One might be relieved to learn that these sorts of things do not make up the rest of the movie, but that does not mean it’s all uphill from there. Regardless, it still begs the question: are these things you really want to see? Does this sound fun to you? I did not find it particularly fun.

I’m tempted to say I can’t decide what writer-director Damien Chazelle is playing at, except that I think I get it: this is about the wild excesses of “classic” Hollywood, from the waning days of the silent era. The self-indulgent excess of this movie itself is very much the point. I won’t go so far as to call it “kink shaming,” but the choice of an extremely fat man is clearly a conscious choice, one meant to remove most of us from any kind of actual titillation. The pissing scene just as much as the elephant shit scene is meant to disgust us. So much is going on in that party—random fucking, several fleeting gimpses of full frontal nudity of both sexes—we are meant to be overwhelmed by the idea of BABYLON as a film that directly references Singin’ in the Rain multiple times, and in so doing makes us understand that BABYLON is the same movie if it were made by unrepentant deviants.

BABYLON even follows many of the same story beats. It just stretches them out over an eternity, so that a solid two hours pass before we are even introduced to Tobey Maguire as a yellow-toothed gangster who escorts us through multiple underground levels of dungeons that, according to many interpretations anyway, are meant to be the “circles of movie hell.” I just saw it as a random diversion in a movie packed with random diversions, brought to me well after I had long since tired of diversions.

There are far too many things happening in BABYLON to count, and I spent an inordinate amount of time focusing on elephant shit and golden showers. The thing is, Chazelle has to have included those things for a reason, and they are the things that leave the most lasting impressions, even through the two and a half hours that follow them.

Brad Pitt, who plays Jack Conrad, a former silent movie star now aging and struggling to succeed in the era of sound, does have a line far later in the film that I found the most unforgettable. He is asked how the movie he just starred in is, and he assesses it as “a giant swing at mediocrity.” If that doesn’t describe BABYLON perfectly, I don’t know what does.

There’s another conversation between Jack and gossip writer Elinor St. John (Jean Smart), in which she attempts to console him by noting how his circumstance is one among many to be experienced by countless other actors for decades to come, maybe forever: “It’s bigger than you,” she says. This is one of many moments where BABYLON gets into a love of cinema, its timeless nature, blah blah blah. She even notes that countless other people will have this exact same conversation. I saw that as a metaphor for BABYLON itself, which covers well-trodden ground with every thematic layer it purports to have.

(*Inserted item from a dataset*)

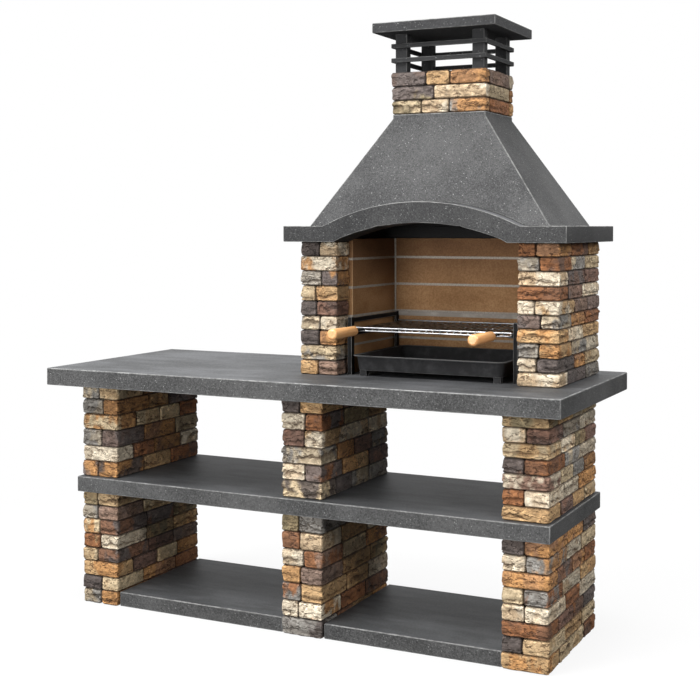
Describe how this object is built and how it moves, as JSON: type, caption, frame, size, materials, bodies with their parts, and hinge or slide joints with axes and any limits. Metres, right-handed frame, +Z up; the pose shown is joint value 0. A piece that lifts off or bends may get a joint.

With every single thing BABYLON has to say, it’s like: yeah. We get it. We’ve been through this already. Maybe to Damien Chazelle that’s the point, but there also comes a point where a dead horse can only be beat for so long. And it’s after this point that our primary protagonist, Manny Torres (Diego Calva), literally goes to the movies to see Singin’ in the Rain some twenty years after the previous events depicted, and recognizes everything that happens in it as what happened to him and all the people he knew, just sanitized, made more “wholesome,” and certainly whitewashed. It’s meant to be a moment of grand poignancy, but it came far after I had lost my patience—and that occurred before the title card (which comes up thirty minutes in).

I haven’t even mentioned Margot Robbie yet. As Nellie LaRoy, she is effectively the co-star of this film, alongside Diego Calva (with Brad Pitt in what is essentially a supporting role). She finagles her way into Hollywood filmmaking and quickly becomes a star, while Manny is rising through the ranks behind the camera. Virtually everything that happens to the awful-voiced actress in Singin’ in the Rain happens to Nellie, just in far dirtier, grittier and more dangerous ways. Robbie is a great talent who actually kind of gets swallowed up by the excesses of this movie, given how easy it is—as I have just demonstrated—to talk about countless things in the film before even mentioning her.

I went to BABYLON really wanting to love it. Damien Chazelle has made films I consider to be truly great. This one, though, feels like the last, desperate attempt of an auteur throwing all of his unused ideas into a movie, as though terrified no one will ever allow him to make another one. The sad irony is that none of those ideas were particularly original.

Paul Thomas Anderson did everything this movie tries to do better 25 years ago in Boogie Nights.